** start **

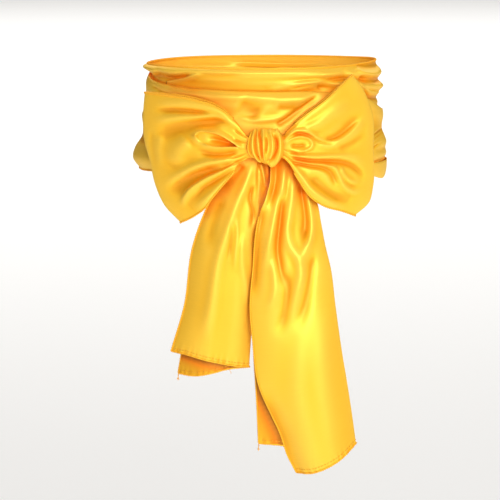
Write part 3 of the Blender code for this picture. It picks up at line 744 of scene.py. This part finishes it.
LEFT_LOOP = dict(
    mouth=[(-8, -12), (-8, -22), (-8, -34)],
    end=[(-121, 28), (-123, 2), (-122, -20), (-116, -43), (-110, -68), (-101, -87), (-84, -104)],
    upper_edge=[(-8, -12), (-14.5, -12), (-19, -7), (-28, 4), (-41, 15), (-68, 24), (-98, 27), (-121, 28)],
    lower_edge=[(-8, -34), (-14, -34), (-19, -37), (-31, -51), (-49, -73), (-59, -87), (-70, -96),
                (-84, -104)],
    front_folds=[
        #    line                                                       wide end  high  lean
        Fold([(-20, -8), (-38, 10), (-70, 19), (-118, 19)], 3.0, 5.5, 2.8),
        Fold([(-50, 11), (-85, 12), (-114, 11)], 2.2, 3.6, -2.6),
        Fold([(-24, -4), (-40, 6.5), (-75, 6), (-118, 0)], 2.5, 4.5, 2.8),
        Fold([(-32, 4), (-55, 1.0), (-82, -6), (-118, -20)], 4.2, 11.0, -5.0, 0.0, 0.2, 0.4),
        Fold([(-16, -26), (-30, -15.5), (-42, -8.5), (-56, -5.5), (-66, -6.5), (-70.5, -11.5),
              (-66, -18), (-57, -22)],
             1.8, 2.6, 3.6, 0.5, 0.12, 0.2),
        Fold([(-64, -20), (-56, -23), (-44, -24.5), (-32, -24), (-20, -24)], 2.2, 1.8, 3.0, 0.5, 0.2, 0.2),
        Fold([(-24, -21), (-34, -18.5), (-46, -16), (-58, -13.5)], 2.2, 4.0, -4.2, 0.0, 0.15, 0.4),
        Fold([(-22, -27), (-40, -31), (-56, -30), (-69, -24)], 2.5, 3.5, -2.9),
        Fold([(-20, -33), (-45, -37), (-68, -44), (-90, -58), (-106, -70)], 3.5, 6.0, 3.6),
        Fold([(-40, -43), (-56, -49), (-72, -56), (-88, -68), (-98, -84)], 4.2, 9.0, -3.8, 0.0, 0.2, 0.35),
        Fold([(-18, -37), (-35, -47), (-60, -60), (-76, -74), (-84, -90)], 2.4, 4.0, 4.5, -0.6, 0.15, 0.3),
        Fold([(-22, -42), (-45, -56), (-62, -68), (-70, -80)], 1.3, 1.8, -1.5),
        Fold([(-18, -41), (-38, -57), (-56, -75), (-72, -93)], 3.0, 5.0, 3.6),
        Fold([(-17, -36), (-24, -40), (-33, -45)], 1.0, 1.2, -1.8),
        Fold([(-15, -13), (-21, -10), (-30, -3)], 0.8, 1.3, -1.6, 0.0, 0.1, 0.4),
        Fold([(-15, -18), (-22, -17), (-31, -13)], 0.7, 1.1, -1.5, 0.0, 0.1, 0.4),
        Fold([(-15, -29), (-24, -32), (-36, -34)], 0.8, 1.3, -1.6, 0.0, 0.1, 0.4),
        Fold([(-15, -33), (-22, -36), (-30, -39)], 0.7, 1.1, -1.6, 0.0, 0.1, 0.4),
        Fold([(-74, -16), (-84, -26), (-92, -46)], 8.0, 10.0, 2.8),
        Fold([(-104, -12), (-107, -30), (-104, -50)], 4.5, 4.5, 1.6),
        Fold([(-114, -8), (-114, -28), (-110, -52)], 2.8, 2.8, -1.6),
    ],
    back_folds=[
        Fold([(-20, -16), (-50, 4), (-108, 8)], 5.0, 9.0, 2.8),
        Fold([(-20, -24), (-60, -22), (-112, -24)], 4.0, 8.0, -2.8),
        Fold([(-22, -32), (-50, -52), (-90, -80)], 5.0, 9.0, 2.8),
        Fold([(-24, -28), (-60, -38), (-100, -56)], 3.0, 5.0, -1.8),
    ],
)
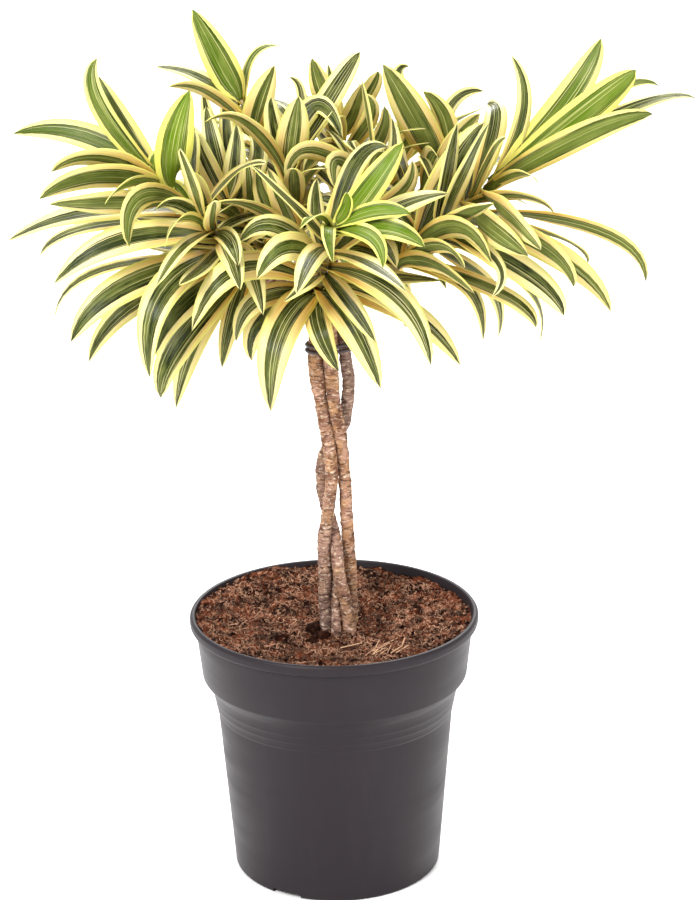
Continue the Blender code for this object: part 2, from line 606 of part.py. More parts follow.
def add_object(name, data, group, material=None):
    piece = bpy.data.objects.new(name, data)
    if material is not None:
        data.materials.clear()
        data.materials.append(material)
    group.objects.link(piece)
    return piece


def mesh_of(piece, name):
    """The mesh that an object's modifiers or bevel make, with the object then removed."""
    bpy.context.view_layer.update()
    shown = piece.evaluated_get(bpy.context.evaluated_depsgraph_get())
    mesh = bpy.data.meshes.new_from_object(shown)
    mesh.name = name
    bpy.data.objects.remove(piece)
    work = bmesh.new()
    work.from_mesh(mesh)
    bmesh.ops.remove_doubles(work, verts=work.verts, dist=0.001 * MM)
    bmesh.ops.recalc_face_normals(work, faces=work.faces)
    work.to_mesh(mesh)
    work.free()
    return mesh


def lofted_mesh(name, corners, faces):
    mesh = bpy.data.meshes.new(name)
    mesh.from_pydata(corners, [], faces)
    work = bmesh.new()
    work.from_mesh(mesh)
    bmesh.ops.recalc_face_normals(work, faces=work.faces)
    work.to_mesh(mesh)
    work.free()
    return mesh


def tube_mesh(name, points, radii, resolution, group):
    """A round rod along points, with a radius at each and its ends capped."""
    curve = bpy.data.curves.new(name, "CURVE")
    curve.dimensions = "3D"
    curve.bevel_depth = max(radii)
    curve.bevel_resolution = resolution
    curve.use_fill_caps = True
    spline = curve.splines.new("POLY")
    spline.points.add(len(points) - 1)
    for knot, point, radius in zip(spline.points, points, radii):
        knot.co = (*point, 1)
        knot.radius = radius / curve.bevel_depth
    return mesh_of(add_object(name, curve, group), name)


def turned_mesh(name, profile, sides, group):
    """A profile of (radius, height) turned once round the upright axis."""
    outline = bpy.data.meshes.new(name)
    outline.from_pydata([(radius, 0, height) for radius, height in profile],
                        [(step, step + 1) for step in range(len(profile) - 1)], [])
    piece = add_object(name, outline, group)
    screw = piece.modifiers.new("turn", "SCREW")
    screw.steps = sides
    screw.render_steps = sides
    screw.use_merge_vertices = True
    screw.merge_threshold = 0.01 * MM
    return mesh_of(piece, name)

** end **

### Stated goal:
From the line with "Continue the Blender" through the line with "return piece", set down every line exactly and nothing besides.

### Result:
Continue the Blender code for this object: part 2, from line 606 of part.py. More parts follow.
def add_object(name, data, group, material=None):
    piece = bpy.data.objects.new(name, data)
    if material is not None:
        data.materials.clear()
        data.materials.append(material)
    group.objects.link(piece)
    return piece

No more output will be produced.